C'est plus dans les impressions que dans les faits, et j'aurais sans doute du mal à argumenter bien précisément, mais il y a sans conteste matière à une belle étude littéraire !!!


Concernant "les aventures de Sojan" :

Dans ces nouvelles alimentaires destinées à alimenter les magazines à la fin fiveties, la filiation avec Howard apparaît encore plus clairement : Conan, Kull et peut-être même El Borak sont des modèles évidents pour ce Sojan Porte-Bouclier, mercenaire barbare venu du Nord qui a gravi tous les échelons militaires de l'Empire d'Hatnor, qu'il a sauvé à plusieurs reprises d'envahisseurs ou de comploteurs, avant de repartir de nouveau à l'aventure...
D'ailleurs son infiltration sur l'île de Rhan ressemble à s'y méprendre à celle de la Tour de l'Éléphant par Conan dans la nouvelle du même nom... Une Immortelle Théocratie de Rhan qui par ailleurs fait immédiatement penser à celle de Pang Tang (les grands méchants du "Cycle d'Elric" ndt).

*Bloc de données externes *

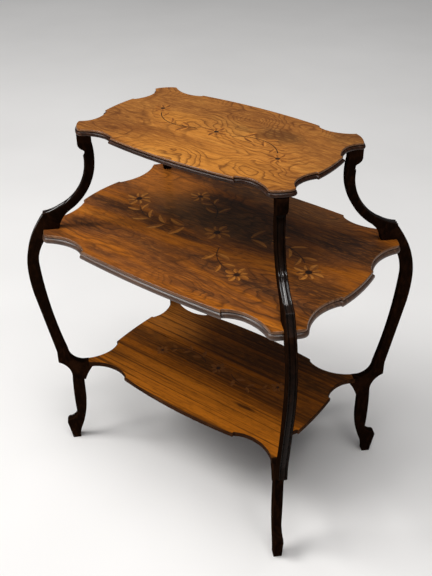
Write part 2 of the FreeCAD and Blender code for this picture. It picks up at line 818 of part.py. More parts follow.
def build_screws():
    """Countersunk screws up through the middle lobes into the supports."""
    pieces = []
    for corner in CORNERS:
        shank = new_cylinder(f"screw_shank_{corner}", size("screw_shank_radius"), size("screw_length"))
        place_at_corner(shank, corner, screw_reach, middle_underside)
        head = doc.addObject("Part::Cone", f"screw_head_{corner}")
        head.setExpression("Radius1", size("screw_head_radius").text)
        head.setExpression("Radius2", size("screw_shank_radius").text)
        head.setExpression("Height", size("screw_head_height").text)
        place_at_corner(head, corner, screw_reach, middle_underside)
        screw = doc.addObject("Part::Fuse", f"screw_{corner}")
        screw.Base = shank
        screw.Tool = head
        pieces.append(screw)
    return group_pieces("middle_tier_screws", pieces)


# Inlay, in the plane of each tier's upper face: a rosette in the middle, and curved sprays in pairs that are
# each other turned half round
PETALS = 8
LEAF_ANGLE = 46
# How much smaller a spray's last leaf is than its first
LEAF_TAPER_SHARE = 0.4
# Size of every second petal, as a share of the others'
INNER_PETAL_SHARE = 0.72

# Where a spray starts, as shares of the tier's half length and half width, and how long it is, as a share of
# the half length. Its heading and its bend are in degrees, and its leaves and flower are scaled by leaf_share.
Spray = namedtuple("Spray", "x_share y_share heading bend length_share leaf_pairs leaf_share")

ROSETTE_SHARES = {"top": 1.0, "middle": 1.4, "bottom": 0.9}
SPRAYS = {
    "top": [Spray(0.15, 0.00, 40, -96, 0.50, 3, 0.95)],
    "middle": [
        Spray(0.16, 0.02, 46, -92, 0.52, 4, 1.40),
        Spray(-0.12, 0.20, 106, 62, 0.26, 2, 1.15),
    ],
    "bottom": [Spray(0.14, 0.00, -38, 88, 0.42, 3, 0.75)],
}


def turned(angle):
    return Vector(math.cos(math.radians(angle)), math.sin(math.radians(angle)), 0)


def along_arc(start, heading, bend, length, share):
    """Point and heading at a share of the way along an arc."""
    radius = length / math.radians(bend)
    here = heading + bend * share
    swing = Vector(
        math.sin(math.radians(here)) - math.sin(math.radians(heading)),
        math.cos(math.radians(heading)) - math.cos(math.radians(here)),
        0,
    )
    return start + swing * radius, here


def raise_face(edges):
    """Solid of the veneer's thickness over a closed outline."""
    return Part.Face(Part.Wire(edges)).extrude(Vector(0, 0, veneer.value))


def leaf_halves(base, angle, length, width):
    """Pointed leaf, cut along its midrib into a light and a shaded half."""
    tip = base + turned(angle) * length
    middle = base + turned(angle) * (length / 2)
    outwards = turned(angle + QUARTER_TURN) * (width / 2)
    midrib = Part.LineSegment(tip, base).toShape()
    light = raise_face([Part.Arc(base, middle + outwards, tip).toShape(), midrib])
    shaded = raise_face([Part.Arc(base, middle - outwards, tip).toShape(), midrib])
    return light, shaded


def stem_piece(start, heading, bend, length, width):
    """Band of even width along an arc."""
    sides = []
    for offset in (-width / 2, width / 2):
        points = []
        for share in (0, 1 / 2, 1):
            point, here = along_arc(start, heading, bend, length, share)
            points.append(point + turned(here + QUARTER_TURN) * offset)
        sides.append(points)
    right, left = sides
    return raise_face([
        Part.Arc(*right).toShape(),
        Part.LineSegment(right[-1], left[-1]).toShape(),
        Part.Arc(*reversed(left)).toShape(),
        Part.LineSegment(left[0], right[0]).toShape(),
    ])


def flower(inlay, centre, scale):
    """Long and short petals in turn, round an eye."""
    eye_radius = size("flower_eye_radius").value * scale
    inlay["stems"].append(Part.makeCylinder(eye_radius, veneer.value, centre))
    for number in range(PETALS):
        angle = number * HALF_TURN * 2 / PETALS
        base = centre + turned(angle) * (eye_radius + size("inlay_gap").value)
        petal_scale = scale if number % 2 == 0 else scale * INNER_PETAL_SHARE
        petal_length = size("petal_length").value * petal_scale
        petal_width = size("petal_width").value * petal_scale
        light, shaded = leaf_halves(base, angle, petal_length, petal_width)
        inlay["leaves"].append(light)
        inlay["shades"].append(shaded)


def spray(inlay, start, heading, bend, length, leaf_pairs, scale):
    """A stem, leaves in pairs along it, and a flower beyond its end."""
    stem_width = size("stem_width").value
    gap = size("inlay_gap").value
    inlay["stems"].append(stem_piece(start, heading, bend, length, stem_width))
    clear = (stem_width / 2 + gap) / math.sin(math.radians(LEAF_ANGLE))
    for pair in range(leaf_pairs):
        share = (pair + 1 / 2) / leaf_pairs
        point, here = along_arc(start, heading, bend, length, share)
        leaf_scale = scale * (1 - LEAF_TAPER_SHARE * share)
        for side in (1, -1):
            angle = here + side * LEAF_ANGLE
            base = point + turned(angle) * clear
            leaf_length = size("leaf_length").value * leaf_scale
            light, shaded = leaf_halves(base, angle, leaf_length, size("leaf_width").value * leaf_scale)
            inlay["leaves"].append(light)
            inlay["shades"].append(shaded)
    end, here = along_arc(start, heading, bend, length, 1)
    beyond = (size("flower_eye_radius") + size("petal_length")).value * scale + gap * 2
    flower(inlay, end + turned(here) * beyond, scale)


def build_inlay(tier):
    """Pieces that are let into a tier's veneer, in one node for each wood."""
    _, runs = tier_outline(tier)
    half_length = runs[0][0][0].value
    half_width = runs[-2][0][1].value
    inlay = {"leaves": [], "shades": [], "stems": []}
    flower(inlay, Vector(0, 0, 0), ROSETTE_SHARES[tier])
    for plan in SPRAYS[tier]:
        length = plan.length_share * half_length
        for sign, turn in ((1, 0), (-1, HALF_TURN)):
            start = Vector(plan.x_share * half_length * sign, plan.y_share * half_width * sign, 0)
            heading = plan.heading + turn
            spray(inlay, start, heading, plan.bend, length, plan.leaf_pairs, plan.leaf_share)
    nodes = []
    for name, pieces in inlay.items():
        node = doc.addObject("Part::Feature", f"{tier}_tier_{name}")
        node.Label = f"{tier}_tier_{name}"
        node.Shape = Part.makeCompound(pieces)
        node.Placement = Placement(Vector(0, 0, (size(f"{tier}_height") - veneer).value), Rotation())
        nodes.append(node)
    return nodes


def build_ground(tier, inlay):
    """Veneer of a tier, with the openings that its inlay fills."""
    sheet_body = new_body(f"{tier}_veneer_sheet", size(f"{tier}_height") - veneer)
    grow = ZERO - size("lip_bevel")
    features = [add_layer(sheet_body, tier, "sheet", grow, ZERO, veneer, tier == "middle")]
    if tier == "middle":
        position = (*corner_point(screw_reach, ZERO), ZERO)
        features.append(drill(sheet_body, "screw_hole", screw_hole_radius, veneer, position))
    mirror_quarters(sheet_body, features)
    tool = doc.addObject("Part::Compound", f"{tier}_inlay_openings")
    tool.Links = inlay
    ground = doc.addObject("Part::Cut", f"{tier}_tier_ground")
    ground.Label = f"{tier}_tier_ground"
    ground.Base = sheet_body
    ground.Tool = tool
    return ground


# Assembly
pieces = [build_moulded_board("top"), build_moulded_board("middle"), build_bottom_board()]
for tier in ("top", "middle", "bottom"):
    inlay = build_inlay(tier)
    pieces += inlay
    pieces.append(build_ground(tier, inlay))
for corner in CORNERS:
    pieces.append(build_leg(corner))
    pieces.append(build_support(corner))

pieces.append(
    build_upright_dowels(
        "support_head_dowels",
        size("dowel_radius"),
        head_dowel_reach,
        top_underside - size("top_dowel_drop"),
        size("top_dowel_drop") + size("top_dowel_rise"),
    )
)
pieces.append(
    build_upright_dowels(
        "support_foot_dowels",
        size("slim_dowel_radius"),
        foot_dowel_reach,
        size("middle_height") - size("foot_dowel_drop"),
        size("foot_dowel_drop") + size("foot_dowel_rise"),
    )
)
pieces.append(build_level_dowels("bottom_tier_dowels", size("tongue_reach"), bottom_core_height))
pieces.append(build_screws())
doc.recompute()

# Checks before anything is written
failed = [feature.Name for feature in doc.Objects if {"Invalid", "Error"} & set(feature.State)]
if failed:
    raise RuntimeError(f"failed to rebuild: {failed}")
for piece in pieces:
    if piece.Shape.isNull() or not piece.Shape.isValid():
        raise RuntimeError(f"{piece.Label} has no sound shape")
    print(piece.Label, len(piece.Shape.Solids), round(piece.Shape.Volume))

for piece in pieces:
    piece.Shape.exportStep(f"parts/{piece.Label}.step")
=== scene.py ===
import json
import math
from types import SimpleNamespace

import bmesh
import bpy
import numpy as np
from mathutils import Matrix, Vector


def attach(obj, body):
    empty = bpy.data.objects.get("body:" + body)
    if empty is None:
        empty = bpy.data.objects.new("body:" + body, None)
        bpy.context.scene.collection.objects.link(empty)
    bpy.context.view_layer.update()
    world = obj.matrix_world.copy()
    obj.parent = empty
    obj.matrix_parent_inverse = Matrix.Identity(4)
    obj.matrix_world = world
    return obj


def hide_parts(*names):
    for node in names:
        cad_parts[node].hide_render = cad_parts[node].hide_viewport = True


# Three-tier tea table: moulded serpentine tiers, inlaid veneer and sawn legs on the diagonals.
# Outlines are in millimetres and are scaled to metres when a mesh is made.
# A corner's reach runs along its diagonal, which starts PLANE_OFFSET from the middle on the long axis.
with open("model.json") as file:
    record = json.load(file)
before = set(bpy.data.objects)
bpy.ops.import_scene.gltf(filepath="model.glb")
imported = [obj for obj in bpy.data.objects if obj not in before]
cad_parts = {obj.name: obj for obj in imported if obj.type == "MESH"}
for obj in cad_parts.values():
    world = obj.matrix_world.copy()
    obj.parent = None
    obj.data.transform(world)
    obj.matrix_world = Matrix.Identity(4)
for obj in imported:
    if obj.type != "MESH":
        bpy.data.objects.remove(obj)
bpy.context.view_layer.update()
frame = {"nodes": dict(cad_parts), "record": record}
nodes = frame["nodes"]

MM = 0.001
SLANT = math.sqrt(0.5)

PLANE_OFFSET = 109.0
LEG_HALF = 9.5
VENEER = 1.2
TOP_HEIGHT = 840.0
MIDDLE_HEIGHT = 612.0
BOTTOM_HEIGHT = 240.0
TOP_THICKNESS = 14.0
MIDDLE_THICKNESS = 20.5
BOTTOM_THICKNESS = 13.0
SEAT_REACH = 288.0
NOTCH_HALF = 9.7
TONGUE_REACH = 262.0
TONGUE_ROOT_REACH = 235.0
CUSP_RETURN = 4.0
LIP_BEVEL = 1.5
QUIRK_DEPTH = 1.6
BEAD_PROJECTION = 3.0

# The side to which a path turns along an arc
LEFT = 1
RIGHT = -1

# Sizes of each tier. A lobe or hollow is given as its run along the side and its rise off it, and the lip,
# quirk and bead by their heights.
TIERS = {
    "top": SimpleNamespace(
        height=TOP_HEIGHT, thickness=TOP_THICKNESS, lip=2.2, quirk=1.6, bead=8.0,
        lobe_reach=194.0, lobe_half=25.0, crown=4.5, corner_cut=8.0,
        short_lobe=(35.8, 19.8), short_hollow=(40.0, 13.0), short_bow=2.8,
        long_lobe=(50.8, 19.8), long_hollow=(29.0, 8.5), long_bow=10.0,
    ),
    "middle": SimpleNamespace(
        height=MIDDLE_HEIGHT, thickness=MIDDLE_THICKNESS, lip=4.4, quirk=2.0, bead=12.0,
        lobe_reach=290.0, lobe_half=34.0, crown=2.0, corner_cut=10.0,
        short_lobe=(61.0, 18.5), short_hollow=(60.0, 17.0), short_bow=5.0,
        long_lobe=(65.0, 20.0), long_hollow=(46.0, 15.5), long_bow=7.0,
    ),
    "bottom": SimpleNamespace(
        height=BOTTOM_HEIGHT, thickness=BOTTOM_THICKNESS,
        short_radius=88.0, short_hollow=(30.0, 8.5), short_bow=2.5,
        long_radius=98.0, long_hollow=(41.0, 12.0), long_bow=9.5,
    ),
}


# Outlines
def arc_points(start, end, radius, bend, steps, trim=(0.0, 0.0)):
    """Points after start along the minor arc to end. Bend is LEFT or RIGHT.

    Trim leaves out a length at each end. After a trim at the start, the first point is given too.
    """
    start = np.array(start, float)
    end = np.array(end, float)
    chord = end - start
    length = np.hypot(*chord)
    height = math.sqrt(max(radius * radius - length * length / 4, 0))
    centre = (start + end) / 2 + np.array((-chord[1], chord[0])) / length * height * bend
    first = math.atan2(*(start - centre)[::-1])
    sweep = math.remainder(math.atan2(*(end - centre)[::-1]) - first, math.tau)
    begin = first + math.copysign(trim[0] / radius, sweep)
    sweep -= math.copysign((trim[0] + trim[1]) / radius, sweep)
    angles = [begin + sweep * step / steps for step in range(0 if trim[0] else 1, steps + 1)]
    return [tuple(centre + radius * np.array((math.cos(angle), math.sin(angle)))) for angle in angles]


def bulge_radius(start, end, bulge):
    return (math.dist(start, end) ** 2 / 4 + bulge * bulge) / (bulge * 2)


def tangent_radius(run, rise):
    """Radius of the arc that leaves a level tangent and rises over a run."""
    return (rise * rise + run * run) / (rise * 2)


def corner_point(reach, across):
    """Plan point of the back right corner: along its diagonal, then across it towards the long side."""
    return (PLANE_OFFSET + (reach - across) * SLANT, (reach + across) * SLANT)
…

Le tout est chaleureusement accompagné par une ambiance capes & épées et/ou pirates & flibustiers dans laquelle les bateaux sont remplacés par des dirigeables, qui pourrait annoncer certains planet-opéra vanciens (et peut-être même un Frey si on remplace en plus le décor héroïc-fantasy par un habillage western...).

Par contre j'ai ressenti dans la dernière nouvelle de Sojan un frémissement qui annoncerait presque celles de Karl Eward Wagner concernant Kane... Et ce dernier ne s'y est pas trompé en n'hésitant pas à rendre hommage au maître britannique en faisant apparaître sa plus célèbre création dans l'une d'entre elle (le Prince des Ruines Elric de Melniboné ndt)

Fort heureusement pour la fantasy en particulier et la SFFF en général, le très prolifique et le très imaginatif Michael Moorcock n'est pas resté bloqué à la fin des années 1950 à faire du sous-Howard : il a suivi ses propres voies et comme certains de ses héros, en défrichant d'innombrables pistes il a fait émerger du néant des pans entier des littératures de l'imaginaire.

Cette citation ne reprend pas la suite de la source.